En las luchas y en las heridas, en las marcas y en las magulladuras aparece ese lenguaje que se escribe e inscribe en la piel. Rastros que permanecen más allá de la situación, ecos que pueden activarse si fuera necesario.
Pero seguimos hablando de superficie cuando hay más entradas en el cuerpo: Rosi Braidotti abandonando muchos de los criterios comunes para irse hacia lo micro, Karen Barad acercándose a una idea de corte y contacto desde dentro, tocar no para diferenciar cuerpos sino para devenir cuerpo, masa, gesto, tiempo, acción.
Cuerpo que es movimiento, movimiento que es identidad, identidad que es posicionamiento político, posicionamiento que es un sistema de ampliación de lo lingüístico. Y volver al principio para, precisamente, superar una construcción cíclica que conlleva ser consciente del siguiente paso. Los cuerpos están, en este momento, a la deriva. Y en la deriva desaparece el guión, la pauta, el camino.

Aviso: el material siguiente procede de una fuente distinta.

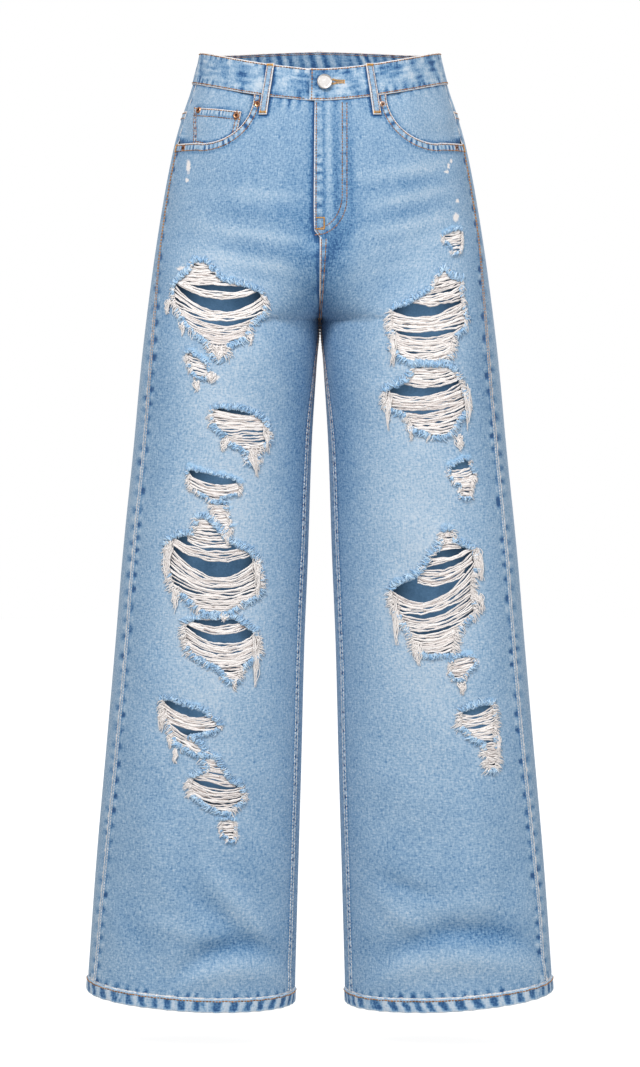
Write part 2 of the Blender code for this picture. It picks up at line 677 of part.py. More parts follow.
def front_panel(side):
    label = "left" if side > 0 else "right"
    mouth = [(u_at(x, z), z) for x, z in mouth_points()]
    corner = outseam_u(MOUTH_END_Z)
    level = [(u, MOUTH_END_Z) for u in steps(corner, mouth[-1][0], U_STEP / 2)[:-1]]
    start = mouth_start()
    centre = centre_front(side)
    waist = [(u, float(waist_seam(1, u))) for u in steps(start[0], centre[0][0], U_STEP)]
    inseam = inseam_points(-1)
    hem = hem_seam_points(inseam[-1][0], outseam_u(HEM_OUTER))
    outseam = outseam_points(1, hem[-1][1], MOUTH_END_Z)
    outline = [*level, *mouth[::-1], *waist, *centre[1:], *inseam, *hem[1:-1], *outseam[:-1]]
    grid = grid_points(0.2, 0.9, TRUNK_ROWS + [CROTCH] + LEG_ROWS)
    holes = [rip_outline(rip) for rip in rips_of(side).values()]
    sheet = cloth("front_" + label, side, 1, outline, holes, grid=grid, sink=fly_depth if side < 0 else None)
    for place, x, z in (("top", 69.5 * MM, -46 * MM), ("side", 153 * MM, -92 * MM)):
        rivet(f"rivet_{place}_{label}", *on_sheet(sheet, u_at(x, z), z, SEAM_GAP))


def yoke_seam(u):
    return YOKE_SIDE + (YOKE_BACK - YOKE_SIDE) * max(u, 0)


def back_pocket_loop():
    """A patch pocket with a pointed foot, its top a little lower towards the centre."""
    half, low = POCKET_WIDTH / 2 / ARC, POCKET_TOP - POCKET_DEPTH
    narrow = 0.88 * half
    corners = [
        (POCKET_U - half, POCKET_TOP), (POCKET_U + half, POCKET_TOP - 4 * MM),
        (POCKET_U + narrow, low + POCKET_POINT), (POCKET_U, low), (POCKET_U - narrow, low + POCKET_POINT),
    ]
    loop = []
    for (ua, za), (ub, zb) in zip(corners, corners[1:] + corners[:1]):
        loop += [(ua + (ub - ua) * i / 4, za + (zb - za) * i / 4) for i in range(4)]
    return loop


def back_panel(side):
    top = outseam_u(YOKE_SIDE)
    seam = [(u, yoke_seam(u)) for u in steps(-top, 1.0, U_STEP)]
    centre = [(1.0, z) for z in centre_heights(-1, YOKE_BACK)]
    inseam = inseam_points(1)
    hem = hem_seam_points(inseam[-1][0], -outseam_u(HEM_OUTER))
    outseam = outseam_points(-1, hem[-1][1], YOKE_SIDE)
    outline = [*seam, *centre, *inseam, *hem[1:-1], *outseam[:-1]]
    grid = grid_points(-0.1, 1.0, TRUNK_ROWS[1:] + [CROTCH] + LEG_ROWS)
    label = "left" if side > 0 else "right"
    pocket = back_pocket_loop()
    sheet = cloth("back_" + label, side, -1, outline, marks=[pocket], grid=grid)
    patch("back_pocket_" + label, sheet, pocket)


def yoke(side):
    top = outseam_u(YOKE_SIDE)
    lower = [(u, yoke_seam(u)) for u in steps(-top, 1.0, U_STEP)]
    upper = [(u, float(waist_seam(-1, u))) for u in steps(1.0, -top, U_STEP)]
    grid = grid_points(0.0, 0.9, [-40 * MM])
    cloth("yoke_left" if side > 0 else "yoke_right", side, -1, lower + upper, grid=grid)


def facing_depth(u, z):
    """How far the facing sinks near the pocket mouth, so as to pass under the front panel."""
    x = bare_point(1, 1, np.asarray(u), np.asarray(z))[..., 0]
    ring = np.hypot((x - MOUTH_X) / MOUTH_A, (z - MOUTH_Z) / MOUTH_B)
    below = smoothstep((-z - 60 * MM) / (22 * MM))
    return FACING_SETBACK * np.maximum(smoothstep((ring - 0.45) / 0.4), below)


def coin_pocket_loop():
    """The small pocket on the wearer's right facing, cut off just inside the mouth it goes under."""
    top = [(139.5 * MM, -47 * MM), (115 * MM, -50 * MM), (88 * MM, -53.5 * MM)]
    a, b = MOUTH_A - COIN_POCKET_INSET, MOUTH_B - COIN_POCKET_INSET
    turns = [math.radians(degrees) for degrees in (40, 52, 64, 76, 90)]
    under = [(MOUTH_X - a * math.cos(t), MOUTH_Z - b * math.sin(t)) for t in turns]
    corner = [(143 * MM, -84.5 * MM), (141 * MM, -65 * MM)]
    return [(u_at(x, z), z) for x, z in top + under + corner]


def pocket_facing(side):
    """The hip piece that shows in the pocket mouth, with the coin pocket on the wearer's right one."""
    under = [(u_at(x, z), z) for x, z in mouth_points(FACING_UNDER)]
    side_u = outseam_u(MOUTH_END_Z)
    first = u_at(MOUTH_X - MOUTH_A - FACING_UNDER + 1 * MM, -40 * MM)
    waist = [(u, float(waist_seam(1, u))) for u in steps(side_u, first, U_STEP)]
    foot = [(u, MOUTH_END_Z - FACING_UNDER) for u in steps(under[-1][0], side_u, U_STEP / 2)[1:]]
    outseam = [(outseam_u(z), z) for z in (-90 * MM, -60 * MM)]
    grid = [(u, z * MM) for z in (-45, -60, -75, -90) for u in (0.2, 0.25, 0.3, 0.35, 0.4, 0.45, 0.5, 0.55)]
    outline = [*waist, *under, *foot, *outseam]
    marks = [coin_pocket_loop()] if side < 0 else []
    name = "pocket_facing_left" if side > 0 else "pocket_facing_right"
    sheet = cloth(name, side, 1, outline, marks=marks, grid=grid, sink=facing_depth)
    if side > 0:
        return
    patch("coin_pocket", sheet, marks[0])
    for label, x, z in (("outer", 135 * MM, -51 * MM), ("inner", 93.5 * MM, -58 * MM)):
        rivet("rivet_coin_" + label, *on_sheet(sheet, u_at(x, z), z, LAYER_GAP + PATCH + SEAM_GAP))


def waistband():
    """One strip right round, closed at the front with the wearer's left end on top."""
    seams = [outseam_u(WAIST_SIDE), mouth_start()[0]]
    rings = [i * U_STEP for i in range(round(4 / U_STEP) + 1)]
    rings += [-BAND_LAP_U, 4 + BAND_UNDER_U / 2, 4 + BAND_UNDER_U]
    rings = sorted(rings + [1 - u for u in seams] + [3 + u for u in seams])
    columns_at = []
    for ring in rings:
        quarter = min(max(int(ring // 1), 0), 3)
        side = 1 if quarter in (0, 1) else -1
        face = 1 if quarter in (0, 3) else -1
        u = 1 - ring if quarter == 0 else ring - 1 if quarter == 1 else 3 - ring if quarter == 2 else ring - 3
        columns_at.append((side, face, u, smoothstep((ring - 3.86) / 0.08)))
    loop = []
    for side, face, u, under in columns_at:
        top = float(waist_top(face, min(u, 2 - u)))
        sunk = (DENIM + BAND_PROUD + LAYER_GAP + 0.2 * MM) * under
        heights = [top, top - BAND_HEIGHT / 2, top - BAND_HEIGHT + SEAM_GAP]
        outer = [surface(side, face, u, z, BAND_PROUD - sunk) for z in heights]
        inner = [surface(side, face, u, z, -DENIM - sunk) for z in heights]
        loop.append(outer + inner[::-1])
    size = len(loop[0])
    points = np.array(loop).reshape(-1, 3)
    faces = []
    for i in range(len(loop) - 1):
        for j in range(size):
            k = (j + 1) % size
            faces.append((i * size + j, i * size + k, (i + 1) * size + k, (i + 1) * size + j))
    last = (len(loop) - 1) * size
    faces.append(tuple(range(size)))
    faces.append(tuple(last + j for j in range(size)))
    add_object("waistband", points, faces, "denim")


def hem(side):
    """The turned-up hem at the foot of one leg, a closed ring."""
    turns = 28
    outer = [(1.0, HEM_PROUD), (0.5, HEM_PROUD + 0.4 * MM), (0.0, HEM_PROUD - 0.4 * MM)]
    profile = outer + [(0.0, -DENIM), (1.0, -DENIM)]
    points, size = [], len(profile)
    for i in range(turns):
        ring = 2 * i / turns
        face, u = (1, ring) if ring <= 1 else (-1, 2 - ring)
        foot = float(hem_line(u))
        for up, out in profile:
            points.append(surface(side, face, u, foot + up * (HEM_HEIGHT - SEAM_GAP), out))
    faces = []
    for i in range(turns):
        for j in range(size):
            k, n = (j + 1) % size, (i + 1) % turns
            faces.append((i * size + j, i * size + k, n * size + k, n * size + j))
    add_object("hem_left" if side > 0 else "hem_right", points, faces, "denim")


def belt_loop(name, side, face, top_u, foot_u):
    """A strip sewn down at the waistband's upper edge and below its seam."""
    half = LOOP_WIDTH / 2 / ARC
    top = float(waist_top(face, abs(top_u))) + LOOP_OVER
    foot = top - BAND_HEIGHT - LOOP_DROP
    rows = 6
    left = [(top_u - half + (foot_u - top_u) * i / rows, top + (foot - top) * i / rows) for i in range(rows + 1)]
    right = [(u + 2 * half, z) for u, z in left]
    cloth(name, side, face, left + right[::-1], top=BAND_PROUD + LAYER_GAP + PATCH, wall=PATCH)


def yarn_web(name, rip):
    """The yarns left across a rip, as one thin sheet with its slits open."""
    loop = inset(rip_outline(rip), TORN_EDGE_GAP)
    cloth("yarns_" + name, rip.side, 1, loop, holes=yarn_gaps(rip), top=-0.3 * MM, wall=YARN_WEB, look="yarn")


# ---------------------------------------------------------------- hardware

def turned(name, profile, foot, normal, look, segments):
    """A closed turned piece that stands on the cloth. profile is (radius, height) pairs, foot to crown."""
    shape = bmesh.new()
    rings = []
    for radius, height in profile:
        ring = []
        for i in range(segments):
            turn = 2 * math.pi * i / segments
            ring.append(shape.verts.new((radius * math.cos(turn), radius * math.sin(turn), height)))
        rings.append(ring)
    for low, high in zip(rings, rings[1:]):
        for i in range(segments):
            k = (i + 1) % segments
            shape.faces.new((low[i], low[k], high[k], high[i]))
    shape.faces.new(rings[0][::-1])
    shape.faces.new(rings[-1])
    mesh = bpy.data.meshes.new(name)
    shape.to_mesh(mesh)
    shape.free()
    mesh.shade_smooth()
    mesh.set_sharp_from_angle(angle=math.radians(40))
    made = bpy.data.objects.new(name, mesh)
    made.location = foot
    made.rotation_euler = normal.to_track_quat("Z", "Y").to_euler()
    made.data.materials.append(material(look))
    bpy.context.scene.collection.objects.link(made)


def waist_button():
    stand, thick, radius = BUTTON_STAND, BUTTON_THICK, BUTTON_RADIUS
    profile = [
        (BUTTON_SHANK, 0), (BUTTON_SHANK, stand), (radius - 0.6 * MM, stand), (radius, stand + 0.5 * MM),
        (radius, stand + thick - 0.6 * MM), (radius - 0.9 * MM, stand + thick),
        (radius - 2 * MM, stand + thick - 0.3 * MM),
    ]
    place = (1, 1, u_at(BUTTON_X, BUTTON_Z), BUTTON_Z)
    foot = Vector(surface(*place, BAND_PROUD + SEAM_GAP))
    normal = (Vector(surface(*place, 9 * MM)) - foot).normalized()
    turned("button", profile, foot, normal, "steel", 28)


def rivet(name, foot, normal):
    profile = [
        (RIVET_RADIUS, 0), (RIVET_RADIUS, 0.5 * RIVET_HEIGHT), (0.72 * RIVET_RADIUS, RIVET_HEIGHT),
        (0.36 * RIVET_RADIUS, 0.8 * RIVET_HEIGHT), (0.24 * RIVET_RADIUS, 1.15 * RIVET_HEIGHT),
    ]
    turned(name, profile, foot, normal, "copper", 16)


# ---------------------------------------------------------------- the garment

def main():
    for old in list(bpy.data.objects):
        bpy.data.objects.remove(old)
    for side in (-1, 1):
        front_panel(side)
        back_panel(side)
        yoke(side)
        pocket_facing(side)
        hem(side)
    waistband()
    belt_loop("loop_front_right", -1, 1, u_at(56 * MM, -20 * MM), u_at(63 * MM, -56 * MM))
    belt_loop("loop_front_left", 1, 1, u_at(56 * MM, -20 * MM), u_at(63 * MM, -56 * MM))
    belt_loop("loop_side_right", -1, -1, LOOP_SIDE_U, LOOP_SIDE_U)
    belt_loop("loop_side_left", 1, -1, LOOP_SIDE_U, LOOP_SIDE_U)
    belt_loop("loop_back", 1, -1, 1.0, 1.0)
    for name, rip in RIPS.items():
        yarn_web(name, rip)
    waist_button()


main()
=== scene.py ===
# %% [markdown]
# # Ripped wide-leg jeans
#
# Light-wash, wide-leg jeans with rips down both fronts, filled out as if somebody wore them. The packed
# solids give the garment's form, its pieces and their sizes. This lesson dresses them. Each cut of cloth
# becomes a thin shell of worn denim on the same form, each rip gets its loose white weft and its frayed
# blue warp, and each seam its thread.

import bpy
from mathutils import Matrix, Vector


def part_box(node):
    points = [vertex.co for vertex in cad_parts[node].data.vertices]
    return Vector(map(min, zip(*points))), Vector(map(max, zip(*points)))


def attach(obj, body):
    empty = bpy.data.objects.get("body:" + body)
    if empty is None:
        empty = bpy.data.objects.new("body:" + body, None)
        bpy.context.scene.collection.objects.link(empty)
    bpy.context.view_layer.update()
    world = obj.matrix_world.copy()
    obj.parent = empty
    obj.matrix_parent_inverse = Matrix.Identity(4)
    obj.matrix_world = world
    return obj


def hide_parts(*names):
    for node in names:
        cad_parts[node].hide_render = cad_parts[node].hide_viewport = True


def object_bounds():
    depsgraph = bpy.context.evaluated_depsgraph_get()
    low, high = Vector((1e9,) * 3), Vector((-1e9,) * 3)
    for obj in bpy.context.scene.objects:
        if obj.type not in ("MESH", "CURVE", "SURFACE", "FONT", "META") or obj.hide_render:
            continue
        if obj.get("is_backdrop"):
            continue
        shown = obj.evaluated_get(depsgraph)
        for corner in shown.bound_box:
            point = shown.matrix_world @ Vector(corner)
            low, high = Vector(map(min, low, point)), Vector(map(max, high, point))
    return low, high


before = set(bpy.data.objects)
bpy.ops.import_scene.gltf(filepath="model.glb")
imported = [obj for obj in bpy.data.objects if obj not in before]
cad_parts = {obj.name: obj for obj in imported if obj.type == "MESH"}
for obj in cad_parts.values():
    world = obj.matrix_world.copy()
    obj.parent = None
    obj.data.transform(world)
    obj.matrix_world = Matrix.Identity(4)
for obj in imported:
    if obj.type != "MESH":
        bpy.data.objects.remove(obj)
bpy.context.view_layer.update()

# %% Modules and units
import math
from collections import namedtuple

import bmesh
import bpy
import numpy as np
from mathutils import Vector
from mathutils.geometry import delaunay_2d_cdt
from mathutils.kdtree import KDTree

MM = 0.001
BODY = "root"
SIDES = {-1: "right", 1: "left"}  # the wearer's right lies at x below 0

# %% [markdown]
# ## The form
#
# A pattern cutter thinks in flat pieces, but a garment that is filled out has one outer surface. So every
# piece here is a part of that one surface. A place on it is (u, z): z is the height, and u runs round half
# of the front or back, from 0 at the side to 1 at the centre line or at the inner leg. The same formula
# shaped the solids, so a shell made with it lies on them without any fitting. Lofting curves would also do,
# but a formula can be asked for any point.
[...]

Cuerpos sin destino y con pasado tambaleante, gestos que pasan a ser puro presente pero que desean asumir algo más. La posible performatividad del cuerpo como esa otra entrada que, con tiempo, podría convertirse en una construcción de historia.
Una historia sin mediación, una historia desde el desmontar, una historia absolutamente política desde la pequeñez y la explosión. Y su rastro, un rastro frágil a conservar mediante el deseo, un rastro a sentir, a revivir.
Un rastro físico, un comprender el cuerpo como sus gestos, sus movimientos, sus pausas y como un delay perdido en posibilidades unas encima de las otras. Los gestos de Ana Mendieta, los gestos de Felix Gonzalez-Torres, de Kathy Acker.
Los gestos que se mantienen entre un respiro y una longitud de tiempo infinita. Y frágiles, como los cuerpos, como su deseo, su desaparición.
Un día después de la reunión con MYCKET veo, una vez más, esa enorme pantalla de LEDS que hay dentro de una tienda de H&M. Son unos 5 metros en vertical de pantalla con esa luz que ha dejado atrás la proyección para pasar a ser un encuentro físico.
Cuerpos enormes y brillantes, no ya esa fragilidad sino potencia. En gesto, en movimiento, en tiempo, en acción. Y la única opción es abrazar los cuerpos y dejarse aniquilar por su luz.